* **Exercise**: From the records below, extract only the lines running from the line with "Continue the FreeCAD" to the line with "return cut(name, common(name", both lines included, reproducing them exactly.
· · ·
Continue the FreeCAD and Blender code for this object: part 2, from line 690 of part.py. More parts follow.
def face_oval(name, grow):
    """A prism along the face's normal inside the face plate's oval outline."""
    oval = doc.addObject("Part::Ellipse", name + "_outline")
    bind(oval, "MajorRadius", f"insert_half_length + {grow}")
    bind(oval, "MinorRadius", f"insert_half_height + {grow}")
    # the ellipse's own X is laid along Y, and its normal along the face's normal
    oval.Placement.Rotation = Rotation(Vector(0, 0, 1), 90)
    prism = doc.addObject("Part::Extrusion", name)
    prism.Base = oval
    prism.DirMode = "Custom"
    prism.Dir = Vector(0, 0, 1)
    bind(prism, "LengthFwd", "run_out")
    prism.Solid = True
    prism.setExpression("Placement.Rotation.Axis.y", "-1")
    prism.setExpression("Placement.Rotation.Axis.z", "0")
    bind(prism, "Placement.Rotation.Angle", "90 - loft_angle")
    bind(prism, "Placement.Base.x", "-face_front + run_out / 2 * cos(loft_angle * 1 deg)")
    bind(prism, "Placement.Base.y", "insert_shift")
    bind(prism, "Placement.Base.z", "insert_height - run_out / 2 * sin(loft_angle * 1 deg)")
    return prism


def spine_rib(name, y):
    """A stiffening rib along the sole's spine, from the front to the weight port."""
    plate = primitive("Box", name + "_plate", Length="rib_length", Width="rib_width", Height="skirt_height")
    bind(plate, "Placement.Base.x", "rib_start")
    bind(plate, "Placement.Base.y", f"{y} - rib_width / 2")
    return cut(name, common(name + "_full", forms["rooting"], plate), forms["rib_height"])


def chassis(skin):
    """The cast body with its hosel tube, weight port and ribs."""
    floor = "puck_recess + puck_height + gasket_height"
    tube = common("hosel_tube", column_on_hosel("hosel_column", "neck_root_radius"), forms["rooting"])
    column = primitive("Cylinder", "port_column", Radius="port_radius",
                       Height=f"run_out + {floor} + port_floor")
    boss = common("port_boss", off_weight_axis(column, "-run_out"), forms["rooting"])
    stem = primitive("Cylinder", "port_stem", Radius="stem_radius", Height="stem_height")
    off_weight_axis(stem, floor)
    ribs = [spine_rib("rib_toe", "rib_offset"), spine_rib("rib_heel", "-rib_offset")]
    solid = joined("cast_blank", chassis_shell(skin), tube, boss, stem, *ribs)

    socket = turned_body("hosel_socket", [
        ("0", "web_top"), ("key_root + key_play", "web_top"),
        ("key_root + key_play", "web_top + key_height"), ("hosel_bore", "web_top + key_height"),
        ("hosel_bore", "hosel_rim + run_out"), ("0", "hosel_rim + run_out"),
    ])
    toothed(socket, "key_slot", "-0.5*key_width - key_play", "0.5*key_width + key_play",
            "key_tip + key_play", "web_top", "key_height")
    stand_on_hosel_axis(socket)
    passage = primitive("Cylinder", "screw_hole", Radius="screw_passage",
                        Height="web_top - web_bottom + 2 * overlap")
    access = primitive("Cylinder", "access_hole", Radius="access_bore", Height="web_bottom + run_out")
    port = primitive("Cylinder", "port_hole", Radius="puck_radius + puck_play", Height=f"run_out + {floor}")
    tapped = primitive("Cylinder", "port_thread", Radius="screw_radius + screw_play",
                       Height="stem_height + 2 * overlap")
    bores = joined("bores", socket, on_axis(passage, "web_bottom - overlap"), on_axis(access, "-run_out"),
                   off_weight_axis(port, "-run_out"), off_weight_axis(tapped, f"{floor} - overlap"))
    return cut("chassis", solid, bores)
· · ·
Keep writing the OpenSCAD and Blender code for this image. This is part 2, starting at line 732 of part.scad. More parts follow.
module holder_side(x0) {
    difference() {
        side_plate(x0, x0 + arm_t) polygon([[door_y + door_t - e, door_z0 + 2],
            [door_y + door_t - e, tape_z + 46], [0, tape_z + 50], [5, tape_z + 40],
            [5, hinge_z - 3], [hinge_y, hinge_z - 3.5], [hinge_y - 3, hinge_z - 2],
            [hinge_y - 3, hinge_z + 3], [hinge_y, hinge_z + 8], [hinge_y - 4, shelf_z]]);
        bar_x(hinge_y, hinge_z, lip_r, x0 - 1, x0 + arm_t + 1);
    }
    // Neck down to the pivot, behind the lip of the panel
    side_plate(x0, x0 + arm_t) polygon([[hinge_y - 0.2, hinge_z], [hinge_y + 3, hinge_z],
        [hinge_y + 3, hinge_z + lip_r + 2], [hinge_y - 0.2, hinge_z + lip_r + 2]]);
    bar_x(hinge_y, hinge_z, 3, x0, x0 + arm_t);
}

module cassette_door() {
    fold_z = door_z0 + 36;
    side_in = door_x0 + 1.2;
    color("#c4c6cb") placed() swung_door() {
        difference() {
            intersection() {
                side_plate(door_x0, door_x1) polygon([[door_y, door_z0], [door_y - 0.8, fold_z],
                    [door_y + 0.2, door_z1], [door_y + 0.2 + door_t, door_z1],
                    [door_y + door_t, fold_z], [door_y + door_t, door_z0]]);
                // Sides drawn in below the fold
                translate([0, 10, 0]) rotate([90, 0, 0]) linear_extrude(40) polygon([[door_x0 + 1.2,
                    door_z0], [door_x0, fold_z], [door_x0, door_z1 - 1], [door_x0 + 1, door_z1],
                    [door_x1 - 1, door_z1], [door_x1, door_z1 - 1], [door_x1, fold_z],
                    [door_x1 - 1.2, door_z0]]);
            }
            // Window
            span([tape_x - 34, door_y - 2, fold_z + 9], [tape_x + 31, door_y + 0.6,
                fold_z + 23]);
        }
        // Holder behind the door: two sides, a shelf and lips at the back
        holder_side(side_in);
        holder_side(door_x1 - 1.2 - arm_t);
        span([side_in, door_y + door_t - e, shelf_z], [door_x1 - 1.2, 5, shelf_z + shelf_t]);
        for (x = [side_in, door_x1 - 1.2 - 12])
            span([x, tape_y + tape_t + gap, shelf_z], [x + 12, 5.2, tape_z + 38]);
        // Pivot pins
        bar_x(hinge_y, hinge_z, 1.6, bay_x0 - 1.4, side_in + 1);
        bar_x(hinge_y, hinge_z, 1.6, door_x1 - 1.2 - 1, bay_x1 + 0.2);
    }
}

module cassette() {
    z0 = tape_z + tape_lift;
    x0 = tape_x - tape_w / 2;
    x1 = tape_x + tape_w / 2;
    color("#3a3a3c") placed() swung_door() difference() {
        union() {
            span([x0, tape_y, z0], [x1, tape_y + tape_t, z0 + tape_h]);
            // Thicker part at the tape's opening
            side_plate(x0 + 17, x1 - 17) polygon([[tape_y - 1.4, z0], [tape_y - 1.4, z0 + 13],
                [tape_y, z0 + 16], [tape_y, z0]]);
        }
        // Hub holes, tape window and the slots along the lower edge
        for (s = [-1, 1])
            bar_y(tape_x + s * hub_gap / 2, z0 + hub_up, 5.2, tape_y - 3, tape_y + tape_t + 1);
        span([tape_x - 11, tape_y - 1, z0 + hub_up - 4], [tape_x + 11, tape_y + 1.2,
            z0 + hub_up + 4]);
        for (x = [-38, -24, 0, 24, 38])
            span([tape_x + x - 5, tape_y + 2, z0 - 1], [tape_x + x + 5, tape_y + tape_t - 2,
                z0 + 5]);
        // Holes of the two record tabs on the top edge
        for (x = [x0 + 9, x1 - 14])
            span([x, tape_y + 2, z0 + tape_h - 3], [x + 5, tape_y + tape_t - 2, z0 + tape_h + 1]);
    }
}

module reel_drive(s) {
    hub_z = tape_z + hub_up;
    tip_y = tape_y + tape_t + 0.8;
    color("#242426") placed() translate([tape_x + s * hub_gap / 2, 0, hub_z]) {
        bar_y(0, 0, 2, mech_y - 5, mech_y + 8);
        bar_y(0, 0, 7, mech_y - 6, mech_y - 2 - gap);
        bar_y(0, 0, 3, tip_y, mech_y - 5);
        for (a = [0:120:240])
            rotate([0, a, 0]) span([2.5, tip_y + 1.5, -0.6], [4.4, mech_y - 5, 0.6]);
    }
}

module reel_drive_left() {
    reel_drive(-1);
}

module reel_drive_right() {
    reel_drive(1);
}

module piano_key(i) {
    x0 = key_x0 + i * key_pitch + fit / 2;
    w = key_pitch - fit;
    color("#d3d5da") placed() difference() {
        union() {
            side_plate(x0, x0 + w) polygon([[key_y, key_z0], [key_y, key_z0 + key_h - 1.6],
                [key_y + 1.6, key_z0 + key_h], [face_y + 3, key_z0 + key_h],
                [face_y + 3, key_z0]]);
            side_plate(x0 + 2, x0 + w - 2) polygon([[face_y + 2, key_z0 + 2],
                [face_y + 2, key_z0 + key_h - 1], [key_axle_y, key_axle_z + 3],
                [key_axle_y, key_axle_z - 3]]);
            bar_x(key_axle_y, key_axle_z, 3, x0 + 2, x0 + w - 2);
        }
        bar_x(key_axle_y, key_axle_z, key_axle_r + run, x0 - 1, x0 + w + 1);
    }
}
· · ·
* **Answer below**:
Continue the FreeCAD and Blender code for this object: part 2, from line 690 of part.py. More parts follow.
def face_oval(name, grow):
    """A prism along the face's normal inside the face plate's oval outline."""
    oval = doc.addObject("Part::Ellipse", name + "_outline")
    bind(oval, "MajorRadius", f"insert_half_length + {grow}")
    bind(oval, "MinorRadius", f"insert_half_height + {grow}")
    # the ellipse's own X is laid along Y, and its normal along the face's normal
    oval.Placement.Rotation = Rotation(Vector(0, 0, 1), 90)
    prism = doc.addObject("Part::Extrusion", name)
    prism.Base = oval
    prism.DirMode = "Custom"
    prism.Dir = Vector(0, 0, 1)
    bind(prism, "LengthFwd", "run_out")
    prism.Solid = True
    prism.setExpression("Placement.Rotation.Axis.y", "-1")
    prism.setExpression("Placement.Rotation.Axis.z", "0")
    bind(prism, "Placement.Rotation.Angle", "90 - loft_angle")
    bind(prism, "Placement.Base.x", "-face_front + run_out / 2 * cos(loft_angle * 1 deg)")
    bind(prism, "Placement.Base.y", "insert_shift")
    bind(prism, "Placement.Base.z", "insert_height - run_out / 2 * sin(loft_angle * 1 deg)")
    return prism


def spine_rib(name, y):
    """A stiffening rib along the sole's spine, from the front to the weight port."""
    plate = primitive("Box", name + "_plate", Length="rib_length", Width="rib_width", Height="skirt_height")
    bind(plate, "Placement.Base.x", "rib_start")
    bind(plate, "Placement.Base.y", f"{y} - rib_width / 2")
    return cut(name, common(name + "_full", forms["rooting"], plate), forms["rib_height"])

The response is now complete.